>>>>

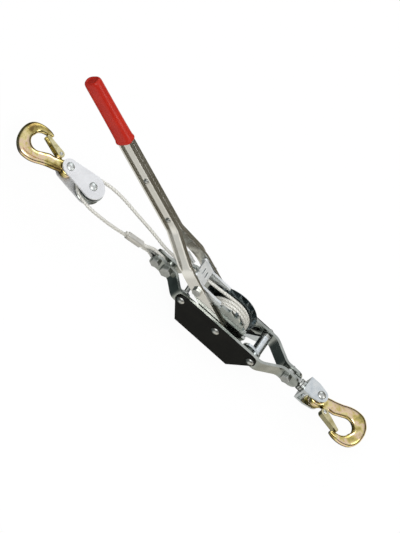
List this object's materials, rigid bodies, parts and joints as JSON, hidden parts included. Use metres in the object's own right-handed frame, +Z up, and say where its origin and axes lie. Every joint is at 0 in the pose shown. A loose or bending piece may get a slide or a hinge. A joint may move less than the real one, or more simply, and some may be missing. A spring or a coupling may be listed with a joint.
{
  "type": "ratchet cable puller",
  "caption": "Hand ratchet cable puller with a forked lever, rope drum, strap frame, load block and two latched hooks.",
  "frame": {"origin": "centre of the anchor hook's bowl, in the hook's middle plane", "axes": "+X from the load hook to the anchor hook, +Y from the near side plate to the far one, +Z up, away from the side plates' lower edges"},
  "size_m": [0.6143, 0.064, 0.2388],
  "materials": {
    "zinc": "bright zinc plate",
    "bolts": "zinc plated",
    "black_paint": "satin black paint",
    "rope_wire": "galvanised wire",
    "blue_zinc": "blue-white zinc",
    "dark_steel": "blackened steel",
    "gold_zinc": "yellow zinc",
    "pale_zinc": "pale zinc",
    "nickel": "bright plated lever steel",
    "red_vinyl": "gloss",
    "bronze": "plain bearing"
  },
  "bodies": {
    "frame": {"near_frame_strap": "zinc", "far_frame_strap": "zinc", "near_side_plate": "black_paint", "far_side_plate": "black_paint", "drum_axle": "bolts", "cross_bolts": "bolts", "frame_nuts": "bolts", "front_lock_nuts": "blue_zinc", "rear_sleeve": "bolts", "nose_clamp_bolt": "bolts", "nose_spacer": "bolts", "rope_bolt": "bolts", "tail_bolt": "bolts", "end_nuts": "bolts", "rope_thimble": "bolts", "rope_ferrule": "rope_wire", "wire_rope_eye": "rope_wire", "wire_rope_run": "rope_wire", "stop_pawl_spring": "bolts"},
    "drum": {"drum_core": "dark_steel", "near_flange": "dark_steel", "far_flange": "dark_steel", "far_guard_disc": "dark_steel", "near_ratchet_gear": "zinc", "far_ratchet_gear": "dark_steel", "wound_rope": "rope_wire"},
    "lever": {"near_lever_half": "nickel", "far_lever_half": "nickel", "lever_rivets": "bolts", "lever_grip": "red_vinyl", "pawl_pivot_bolts": "bolts", "pawl_bushes": "bolts", "drive_pawl_spring": "bolts"},
    "drive_pawl_body": {"drive_pawl": "blue_zinc"},
    "stop_pawl_body": {"stop_pawl": "blue_zinc"},
    "swivel_body": {"swivel_eye_bolt": "bolts"},
    "clevis_body": {"anchor_clevis": "blue_zinc", "swivel_washer": "bolts", "clevis_pin": "bolts"},
    "anchor_hook_body": {"anchor_hook": "gold_zinc", "anchor_latch_pin": "bolts"},
    "anchor_latch_body": {"anchor_latch": "gold_zinc"},
    "load_block": {"upper_block_plate": "pale_zinc", "lower_block_plate": "pale_zinc", "sheave_rivet": "blue_zinc", "hook_rivet": "blue_zinc", "sheave_bush": "bronze", "hook_spacers": "bolts"},
    "sheave_body": {"sheave": "zinc"},
    "load_hook_body": {"load_hook": "gold_zinc", "load_latch_pin": "bolts"},
    "load_latch_body": {"load_latch": "gold_zinc"}
  },
  "joints": [
    {"name": "drum_spin", "type": "hinge", "parent": "frame", "child": "drum", "pos_m": [-0.214, 0.003, 0], "axis": [0, 1, 0], "range_deg": [-1300, 160]},
    {"name": "block_slide", "type": "slide", "parent": "frame", "child": "load_block", "axis": [1, 0, 0], "range_m": [-0.36, 0.045], "deforming": ["wire_rope_run"]},
    {"name": "sheave_spin", "type": "hinge", "parent": "load_block", "child": "sheave_body", "pos_m": [-0.461, 0.003, 0.012], "axis": [0, 0, 1], "range_deg": [-140, 1110]},
    {"name": "lever_swing", "type": "hinge", "parent": "frame", "child": "lever", "pos_m": [-0.214, 0.003, 0], "axis": [0, 1, 0], "range_deg": [-9, 95]},
    {"name": "drive_pawl_turn", "type": "hinge", "parent": "lever", "child": "drive_pawl_body", "pos_m": [-0.26988, 0.003, 0.02909], "axis": [0, -1, 0], "range_deg": [0, 28], "stiffness_Nm_per_rad": 0.02, "springref_deg": -28.65},
    {"name": "stop_pawl_turn", "type": "hinge", "parent": "frame", "child": "stop_pawl_body", "pos_m": [-0.153, 0.003, 0], "axis": [0, -1, 0], "range_deg": [0, 28], "stiffness_Nm_per_rad": 0.02, "springref_deg": -28.65},
    {"name": "anchor_tilt", "type": "hinge", "parent": "frame", "child": "swivel_body", "pos_m": [-0.101, 0.003, 0], "axis": [0, 1, 0], "range_deg": [-35, 35]},
    {"name": "anchor_swivel", "type": "hinge", "parent": "swivel_body", "child": "clevis_body", "pos_m": [-0.077, 0.003, 0], "axis": [1, 0, 0], "continuous": true},
    {"name": "anchor_hook_pivot", "type": "hinge", "parent": "clevis_body", "child": "anchor_hook_body", "pos_m": [-0.051, 0.003, 0], "axis": [0, 0, 1], "range_deg": [-35, 35]},
    {"name": "anchor_latch_turn", "type": "hinge", "parent": "anchor_hook_body", "child": "anchor_latch_body", "pos_m": [-0.033, -0.0075, 0], "axis": [0, 0, 1], "range_deg": [0, 28], "stiffness_Nm_per_rad": 0.01, "springref_deg": -34.38},
    {"name": "load_hook_pivot", "type": "hinge", "parent": "load_block", "child": "load_hook_body", "pos_m": [-0.501, 0.003, 0.012], "axis": [0, 0, 1], "range_deg": [-35, 35]},
    {"name": "load_latch_turn", "type": "hinge", "parent": "load_hook_body", "child": "load_latch_body", "pos_m": [-0.51944, 0.0127, 0.012], "axis": [0, 0, 1], "range_deg": [0, 28], "stiffness_Nm_per_rad": 0.01, "springref_deg": -34.38}
  ],
  "couplings": [
    {"joint": "block_slide", "follows": "drum_spin", "m_per_rad": 0.0151},
    {"joint": "sheave_spin", "follows": "drum_spin", "ratio": -0.82065}
  ]
}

<<<<

Give back each line above precisely as it stands.

Full output:
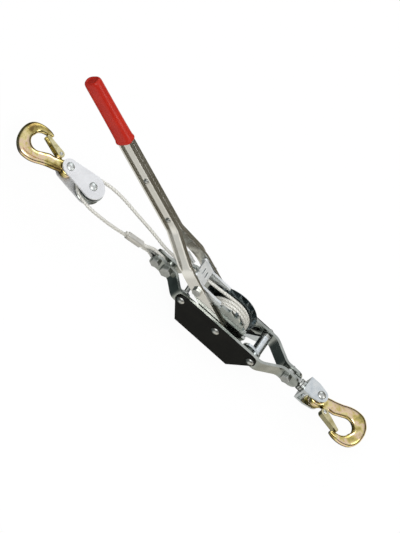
List this object's materials, rigid bodies, parts and joints as JSON, hidden parts included. Use metres in the object's own right-handed frame, +Z up, and say where its origin and axes lie. Every joint is at 0 in the pose shown. A loose or bending piece may get a slide or a hinge. A joint may move less than the real one, or more simply, and some may be missing. A spring or a coupling may be listed with a joint.
{
  "type": "ratchet cable puller",
  "caption": "Hand ratchet cable puller with a forked lever, rope drum, strap frame, load block and two latched hooks.",
  "frame": {"origin": "centre of the anchor hook's bowl, in the hook's middle plane", "axes": "+X from the load hook to the anchor hook, +Y from the near side plate to the far one, +Z up, away from the side plates' lower edges"},
  "size_m": [0.6143, 0.064, 0.2388],
  "materials": {
    "zinc": "bright zinc plate",
    "bolts": "zinc plated",
    "black_paint": "satin black paint",
    "rope_wire": "galvanised wire",
    "blue_zinc": "blue-white zinc",
    "dark_steel": "blackened steel",
    "gold_zinc": "yellow zinc",
    "pale_zinc": "pale zinc",
    "nickel": "bright plated lever steel",
    "red_vinyl": "gloss",
    "bronze": "plain bearing"
  },
  "bodies": {
    "frame": {"near_frame_strap": "zinc", "far_frame_strap": "zinc", "near_side_plate": "black_paint", "far_side_plate": "black_paint", "drum_axle": "bolts", "cross_bolts": "bolts", "frame_nuts": "bolts", "front_lock_nuts": "blue_zinc", "rear_sleeve": "bolts", "nose_clamp_bolt": "bolts", "nose_spacer": "bolts", "rope_bolt": "bolts", "tail_bolt": "bolts", "end_nuts": "bolts", "rope_thimble": "bolts", "rope_ferrule": "rope_wire", "wire_rope_eye": "rope_wire", "wire_rope_run": "rope_wire", "stop_pawl_spring": "bolts"},
    "drum": {"drum_core": "dark_steel", "near_flange": "dark_steel", "far_flange": "dark_steel", "far_guard_disc": "dark_steel", "near_ratchet_gear": "zinc", "far_ratchet_gear": "dark_steel", "wound_rope": "rope_wire"},
    "lever": {"near_lever_half": "nickel", "far_lever_half": "nickel", "lever_rivets": "bolts", "lever_grip": "red_vinyl", "pawl_pivot_bolts": "bolts", "pawl_bushes": "bolts", "drive_pawl_spring": "bolts"},
    "drive_pawl_body": {"drive_pawl": "blue_zinc"},
    "stop_pawl_body": {"stop_pawl": "blue_zinc"},
    "swivel_body": {"swivel_eye_bolt": "bolts"},
    "clevis_body": {"anchor_clevis": "blue_zinc", "swivel_washer": "bolts", "clevis_pin": "bolts"},
    "anchor_hook_body": {"anchor_hook": "gold_zinc", "anchor_latch_pin": "bolts"},
    "anchor_latch_body": {"anchor_latch": "gold_zinc"},
    "load_block": {"upper_block_plate": "pale_zinc", "lower_block_plate": "pale_zinc", "sheave_rivet": "blue_zinc", "hook_rivet": "blue_zinc", "sheave_bush": "bronze", "hook_spacers": "bolts"},
    "sheave_body": {"sheave": "zinc"},
    "load_hook_body": {"load_hook": "gold_zinc", "load_latch_pin": "bolts"},
    "load_latch_body": {"load_latch": "gold_zinc"}
  },
  "joints": [
    {"name": "drum_spin", "type": "hinge", "parent": "frame", "child": "drum", "pos_m": [-0.214, 0.003, 0], "axis": [0, 1, 0], "range_deg": [-1300, 160]},
    {"name": "block_slide", "type": "slide", "parent": "frame", "child": "load_block", "axis": [1, 0, 0], "range_m": [-0.36, 0.045], "deforming": ["wire_rope_run"]},
    {"name": "sheave_spin", "type": "hinge", "parent": "load_block", "child": "sheave_body", "pos_m": [-0.461, 0.003, 0.012], "axis": [0, 0, 1], "range_deg": [-140, 1110]},
    {"name": "lever_swing", "type": "hinge", "parent": "frame", "child": "lever", "pos_m": [-0.214, 0.003, 0], "axis": [0, 1, 0], "range_deg": [-9, 95]},
    {"name": "drive_pawl_turn", "type": "hinge", "parent": "lever", "child": "drive_pawl_body", "pos_m": [-0.26988, 0.003, 0.02909], "axis": [0, -1, 0], "range_deg": [0, 28], "stiffness_Nm_per_rad": 0.02, "springref_deg": -28.65},
    {"name": "stop_pawl_turn", "type": "hinge", "parent": "frame", "child": "stop_pawl_body", "pos_m": [-0.153, 0.003, 0], "axis": [0, -1, 0], "range_deg": [0, 28], "stiffness_Nm_per_rad": 0.02, "springref_deg": -28.65},
    {"name": "anchor_tilt", "type": "hinge", "parent": "frame", "child": "swivel_body", "pos_m": [-0.101, 0.003, 0], "axis": [0, 1, 0], "range_deg": [-35, 35]},
    {"name": "anchor_swivel", "type": "hinge", "parent": "swivel_body", "child": "clevis_body", "pos_m": [-0.077, 0.003, 0], "axis": [1, 0, 0], "continuous": true},
    {"name": "anchor_hook_pivot", "type": "hinge", "parent": "clevis_body", "child": "anchor_hook_body", "pos_m": [-0.051, 0.003, 0], "axis": [0, 0, 1], "range_deg": [-35, 35]},
    {"name": "anchor_latch_turn", "type": "hinge", "parent": "anchor_hook_body", "child": "anchor_latch_body", "pos_m": [-0.033, -0.0075, 0], "axis": [0, 0, 1], "range_deg": [0, 28], "stiffness_Nm_per_rad": 0.01, "springref_deg": -34.38},
    {"name": "load_hook_pivot", "type": "hinge", "parent": "load_block", "child": "load_hook_body", "pos_m": [-0.501, 0.003, 0.012], "axis": [0, 0, 1], "range_deg": [-35, 35]},
    {"name": "load_latch_turn", "type": "hinge", "parent": "load_hook_body", "child": "load_latch_body", "pos_m": [-0.51944, 0.0127, 0.012], "axis": [0, 0, 1], "range_deg": [0, 28], "stiffness_Nm_per_rad": 0.01, "springref_deg": -34.38}
  ],
  "couplings": [
    {"joint": "block_slide", "follows": "drum_spin", "m_per_rad": 0.0151},
    {"joint": "sheave_spin", "follows": "drum_spin", "ratio": -0.82065}
  ]
}